Using the listing below, please gather every line containing the word "names".

■ ■ ■

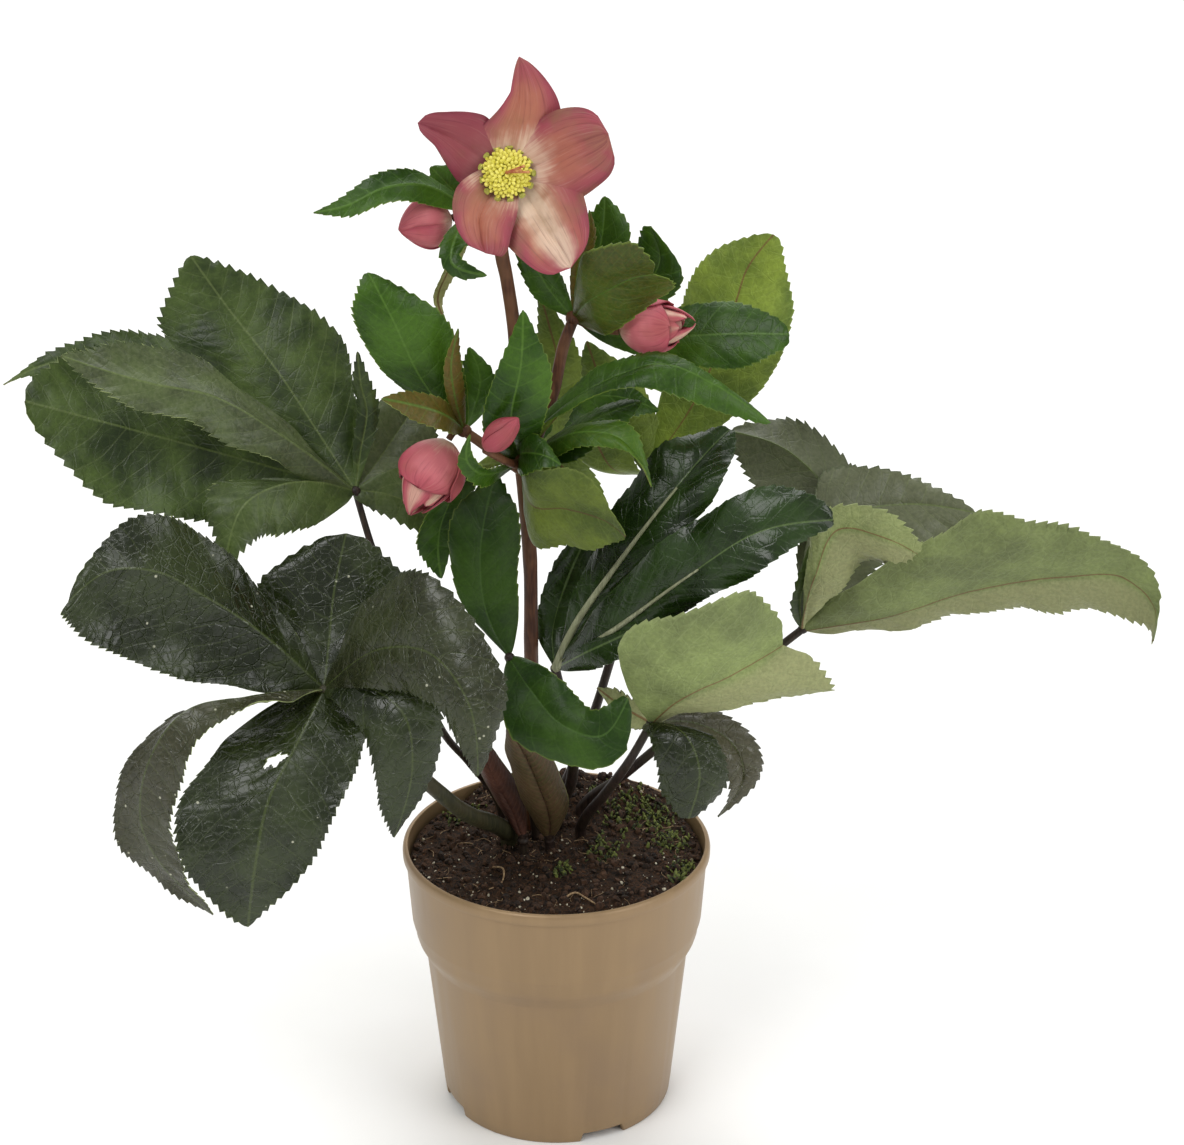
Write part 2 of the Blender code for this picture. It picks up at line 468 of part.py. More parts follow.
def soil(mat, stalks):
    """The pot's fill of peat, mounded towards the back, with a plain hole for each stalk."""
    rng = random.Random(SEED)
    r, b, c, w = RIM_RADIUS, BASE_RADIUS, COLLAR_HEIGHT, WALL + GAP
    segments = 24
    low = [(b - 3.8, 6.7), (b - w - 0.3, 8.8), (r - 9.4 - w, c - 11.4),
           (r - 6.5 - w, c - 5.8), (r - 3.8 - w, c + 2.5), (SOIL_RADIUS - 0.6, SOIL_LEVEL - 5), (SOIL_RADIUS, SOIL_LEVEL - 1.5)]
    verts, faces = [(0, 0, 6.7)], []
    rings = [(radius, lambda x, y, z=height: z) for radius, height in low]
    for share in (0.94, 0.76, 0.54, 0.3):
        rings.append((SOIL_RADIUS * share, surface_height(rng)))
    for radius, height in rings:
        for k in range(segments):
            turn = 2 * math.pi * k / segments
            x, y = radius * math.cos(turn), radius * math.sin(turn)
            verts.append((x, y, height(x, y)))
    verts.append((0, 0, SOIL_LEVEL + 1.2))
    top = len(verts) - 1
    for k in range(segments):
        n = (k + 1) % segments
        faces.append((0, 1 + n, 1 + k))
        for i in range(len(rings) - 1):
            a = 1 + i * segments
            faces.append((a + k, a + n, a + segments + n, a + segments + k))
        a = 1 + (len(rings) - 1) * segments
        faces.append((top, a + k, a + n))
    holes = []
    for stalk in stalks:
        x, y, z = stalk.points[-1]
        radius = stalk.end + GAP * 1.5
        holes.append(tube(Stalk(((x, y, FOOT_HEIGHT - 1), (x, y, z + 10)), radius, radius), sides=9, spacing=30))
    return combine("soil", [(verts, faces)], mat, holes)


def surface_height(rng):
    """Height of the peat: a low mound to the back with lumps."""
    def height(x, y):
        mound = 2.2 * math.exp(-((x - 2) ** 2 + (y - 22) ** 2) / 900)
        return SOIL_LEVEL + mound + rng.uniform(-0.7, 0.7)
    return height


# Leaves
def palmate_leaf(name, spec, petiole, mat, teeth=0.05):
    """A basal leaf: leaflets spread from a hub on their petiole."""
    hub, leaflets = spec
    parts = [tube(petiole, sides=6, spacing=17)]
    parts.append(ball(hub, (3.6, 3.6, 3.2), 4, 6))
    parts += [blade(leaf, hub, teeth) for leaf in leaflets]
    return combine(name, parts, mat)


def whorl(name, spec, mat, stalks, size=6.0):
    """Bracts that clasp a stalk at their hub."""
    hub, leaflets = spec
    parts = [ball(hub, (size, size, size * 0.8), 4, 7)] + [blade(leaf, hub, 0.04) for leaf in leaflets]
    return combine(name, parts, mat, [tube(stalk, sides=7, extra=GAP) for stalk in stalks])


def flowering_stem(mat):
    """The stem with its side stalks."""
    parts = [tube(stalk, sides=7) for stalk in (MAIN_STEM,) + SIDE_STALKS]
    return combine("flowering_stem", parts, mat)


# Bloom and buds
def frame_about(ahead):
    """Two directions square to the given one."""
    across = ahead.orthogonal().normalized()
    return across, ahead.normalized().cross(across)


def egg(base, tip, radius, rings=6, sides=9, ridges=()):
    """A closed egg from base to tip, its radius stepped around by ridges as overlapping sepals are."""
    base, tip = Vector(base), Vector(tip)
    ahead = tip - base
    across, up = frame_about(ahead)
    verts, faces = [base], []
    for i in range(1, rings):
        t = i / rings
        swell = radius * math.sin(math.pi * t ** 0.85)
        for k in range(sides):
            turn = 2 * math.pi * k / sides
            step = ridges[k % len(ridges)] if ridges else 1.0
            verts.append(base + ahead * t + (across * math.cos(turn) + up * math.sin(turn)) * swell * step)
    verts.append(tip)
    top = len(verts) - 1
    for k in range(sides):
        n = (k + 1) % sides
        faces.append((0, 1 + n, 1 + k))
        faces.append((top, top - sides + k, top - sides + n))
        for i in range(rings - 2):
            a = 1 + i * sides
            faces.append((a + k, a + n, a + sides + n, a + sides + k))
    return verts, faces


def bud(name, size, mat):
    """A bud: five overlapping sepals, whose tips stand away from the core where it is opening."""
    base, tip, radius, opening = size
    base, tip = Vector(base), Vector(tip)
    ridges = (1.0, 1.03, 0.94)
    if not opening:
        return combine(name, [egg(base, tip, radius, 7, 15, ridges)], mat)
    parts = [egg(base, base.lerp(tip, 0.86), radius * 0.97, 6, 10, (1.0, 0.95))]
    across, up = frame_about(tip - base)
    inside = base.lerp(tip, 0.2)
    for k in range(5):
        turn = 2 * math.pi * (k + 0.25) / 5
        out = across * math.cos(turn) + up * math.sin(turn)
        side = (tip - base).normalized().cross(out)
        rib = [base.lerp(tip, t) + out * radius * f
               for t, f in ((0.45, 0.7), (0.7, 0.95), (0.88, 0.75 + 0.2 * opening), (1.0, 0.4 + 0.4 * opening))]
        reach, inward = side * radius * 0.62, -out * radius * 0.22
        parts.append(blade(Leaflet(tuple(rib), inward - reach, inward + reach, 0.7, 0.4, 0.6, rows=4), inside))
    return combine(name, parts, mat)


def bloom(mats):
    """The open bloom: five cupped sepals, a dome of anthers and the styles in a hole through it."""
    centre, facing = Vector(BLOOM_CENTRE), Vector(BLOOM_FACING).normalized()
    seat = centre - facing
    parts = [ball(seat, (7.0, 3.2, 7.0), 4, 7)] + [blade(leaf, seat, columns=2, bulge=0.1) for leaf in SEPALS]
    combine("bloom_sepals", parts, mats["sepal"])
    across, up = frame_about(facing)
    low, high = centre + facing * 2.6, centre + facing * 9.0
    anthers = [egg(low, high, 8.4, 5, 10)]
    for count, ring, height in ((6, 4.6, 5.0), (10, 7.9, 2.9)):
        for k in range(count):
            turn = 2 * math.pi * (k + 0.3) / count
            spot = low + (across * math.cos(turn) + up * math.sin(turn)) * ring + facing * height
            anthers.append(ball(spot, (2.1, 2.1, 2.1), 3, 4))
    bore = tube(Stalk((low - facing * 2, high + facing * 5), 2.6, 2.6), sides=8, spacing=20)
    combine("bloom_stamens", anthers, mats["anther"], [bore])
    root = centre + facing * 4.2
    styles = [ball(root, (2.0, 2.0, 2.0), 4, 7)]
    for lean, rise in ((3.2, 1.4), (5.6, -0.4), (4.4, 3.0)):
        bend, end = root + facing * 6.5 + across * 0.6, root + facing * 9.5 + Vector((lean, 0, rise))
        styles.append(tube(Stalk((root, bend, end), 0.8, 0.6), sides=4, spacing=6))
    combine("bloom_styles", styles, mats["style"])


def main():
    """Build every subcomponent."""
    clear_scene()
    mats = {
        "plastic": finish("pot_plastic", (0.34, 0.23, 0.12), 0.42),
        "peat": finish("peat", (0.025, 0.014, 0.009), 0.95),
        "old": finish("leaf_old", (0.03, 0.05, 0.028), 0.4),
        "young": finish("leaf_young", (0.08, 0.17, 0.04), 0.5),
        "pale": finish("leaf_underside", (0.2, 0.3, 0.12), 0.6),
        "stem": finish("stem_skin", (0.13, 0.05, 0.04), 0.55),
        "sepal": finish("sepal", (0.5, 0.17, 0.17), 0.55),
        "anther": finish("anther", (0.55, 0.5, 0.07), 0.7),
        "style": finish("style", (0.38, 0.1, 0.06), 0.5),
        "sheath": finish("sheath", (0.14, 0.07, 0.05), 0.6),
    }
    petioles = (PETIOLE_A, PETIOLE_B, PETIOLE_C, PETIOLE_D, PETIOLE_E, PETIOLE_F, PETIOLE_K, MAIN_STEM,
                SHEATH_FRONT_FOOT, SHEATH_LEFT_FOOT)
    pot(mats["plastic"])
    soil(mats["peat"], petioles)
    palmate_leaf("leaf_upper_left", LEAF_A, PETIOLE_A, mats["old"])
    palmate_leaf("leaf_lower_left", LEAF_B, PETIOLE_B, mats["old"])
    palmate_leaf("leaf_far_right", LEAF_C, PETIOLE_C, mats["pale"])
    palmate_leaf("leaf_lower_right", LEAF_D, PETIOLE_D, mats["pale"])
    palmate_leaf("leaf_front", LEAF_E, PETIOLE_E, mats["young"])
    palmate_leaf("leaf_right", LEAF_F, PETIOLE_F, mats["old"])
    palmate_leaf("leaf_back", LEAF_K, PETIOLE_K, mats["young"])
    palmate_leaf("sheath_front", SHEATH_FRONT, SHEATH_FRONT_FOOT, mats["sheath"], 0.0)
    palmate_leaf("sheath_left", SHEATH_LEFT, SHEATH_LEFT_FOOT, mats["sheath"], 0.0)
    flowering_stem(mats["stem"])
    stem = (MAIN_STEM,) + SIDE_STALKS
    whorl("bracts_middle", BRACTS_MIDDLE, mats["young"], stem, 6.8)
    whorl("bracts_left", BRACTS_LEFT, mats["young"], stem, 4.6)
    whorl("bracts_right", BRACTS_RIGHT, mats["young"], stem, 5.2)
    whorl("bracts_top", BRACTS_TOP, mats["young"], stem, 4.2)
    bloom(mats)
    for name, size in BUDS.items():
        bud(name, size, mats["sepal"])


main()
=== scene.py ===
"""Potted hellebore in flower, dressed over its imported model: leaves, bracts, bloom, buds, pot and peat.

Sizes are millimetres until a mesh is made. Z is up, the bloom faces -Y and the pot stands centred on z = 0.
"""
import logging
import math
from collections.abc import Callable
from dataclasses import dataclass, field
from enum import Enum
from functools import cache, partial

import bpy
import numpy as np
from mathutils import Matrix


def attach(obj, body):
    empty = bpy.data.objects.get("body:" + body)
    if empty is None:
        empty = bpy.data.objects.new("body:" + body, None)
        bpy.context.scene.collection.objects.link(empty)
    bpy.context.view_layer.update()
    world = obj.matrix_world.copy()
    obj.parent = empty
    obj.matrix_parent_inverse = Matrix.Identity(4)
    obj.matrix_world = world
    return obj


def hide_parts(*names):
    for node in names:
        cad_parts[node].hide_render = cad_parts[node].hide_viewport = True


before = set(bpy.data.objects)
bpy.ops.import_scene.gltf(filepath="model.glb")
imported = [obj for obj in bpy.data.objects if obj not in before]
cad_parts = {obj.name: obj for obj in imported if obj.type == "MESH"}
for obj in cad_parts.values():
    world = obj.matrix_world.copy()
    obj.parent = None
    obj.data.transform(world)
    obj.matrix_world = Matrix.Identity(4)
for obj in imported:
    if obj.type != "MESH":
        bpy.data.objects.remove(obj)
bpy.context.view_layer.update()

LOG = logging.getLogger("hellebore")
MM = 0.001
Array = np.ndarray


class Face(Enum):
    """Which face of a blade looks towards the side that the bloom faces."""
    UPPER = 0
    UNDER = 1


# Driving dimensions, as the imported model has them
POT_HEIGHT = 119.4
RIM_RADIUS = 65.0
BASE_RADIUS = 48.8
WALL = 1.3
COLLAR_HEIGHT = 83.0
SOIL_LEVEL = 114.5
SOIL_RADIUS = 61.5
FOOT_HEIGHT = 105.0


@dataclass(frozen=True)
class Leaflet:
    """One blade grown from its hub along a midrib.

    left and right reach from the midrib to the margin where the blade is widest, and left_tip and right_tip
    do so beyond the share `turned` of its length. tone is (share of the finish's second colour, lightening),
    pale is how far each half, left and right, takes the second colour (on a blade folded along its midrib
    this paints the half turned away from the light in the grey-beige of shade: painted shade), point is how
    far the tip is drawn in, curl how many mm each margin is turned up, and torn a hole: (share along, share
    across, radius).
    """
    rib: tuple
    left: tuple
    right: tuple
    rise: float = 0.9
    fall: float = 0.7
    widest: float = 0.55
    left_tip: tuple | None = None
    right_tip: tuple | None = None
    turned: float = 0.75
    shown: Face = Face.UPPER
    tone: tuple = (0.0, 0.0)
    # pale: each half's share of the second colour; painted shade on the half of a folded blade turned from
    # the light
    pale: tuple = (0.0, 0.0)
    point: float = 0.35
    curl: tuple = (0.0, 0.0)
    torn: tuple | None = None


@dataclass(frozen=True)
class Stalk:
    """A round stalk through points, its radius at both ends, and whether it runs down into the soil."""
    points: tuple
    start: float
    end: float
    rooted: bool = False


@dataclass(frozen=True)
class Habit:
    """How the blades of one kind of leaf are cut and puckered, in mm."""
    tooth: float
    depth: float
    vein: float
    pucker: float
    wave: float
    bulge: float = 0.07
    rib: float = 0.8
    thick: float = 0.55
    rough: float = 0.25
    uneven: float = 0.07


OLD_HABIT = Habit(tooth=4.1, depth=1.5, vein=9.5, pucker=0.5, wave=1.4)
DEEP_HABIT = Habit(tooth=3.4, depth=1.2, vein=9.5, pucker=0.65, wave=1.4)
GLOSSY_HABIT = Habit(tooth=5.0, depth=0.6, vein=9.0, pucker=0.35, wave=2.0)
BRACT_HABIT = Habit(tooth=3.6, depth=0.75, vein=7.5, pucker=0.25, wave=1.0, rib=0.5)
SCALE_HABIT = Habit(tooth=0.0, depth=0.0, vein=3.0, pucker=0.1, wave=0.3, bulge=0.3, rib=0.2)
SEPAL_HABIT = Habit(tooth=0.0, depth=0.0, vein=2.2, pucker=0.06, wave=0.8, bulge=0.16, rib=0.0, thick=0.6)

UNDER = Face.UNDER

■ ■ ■

**Solution for this task**
def hide_parts(*names):
    for node in names:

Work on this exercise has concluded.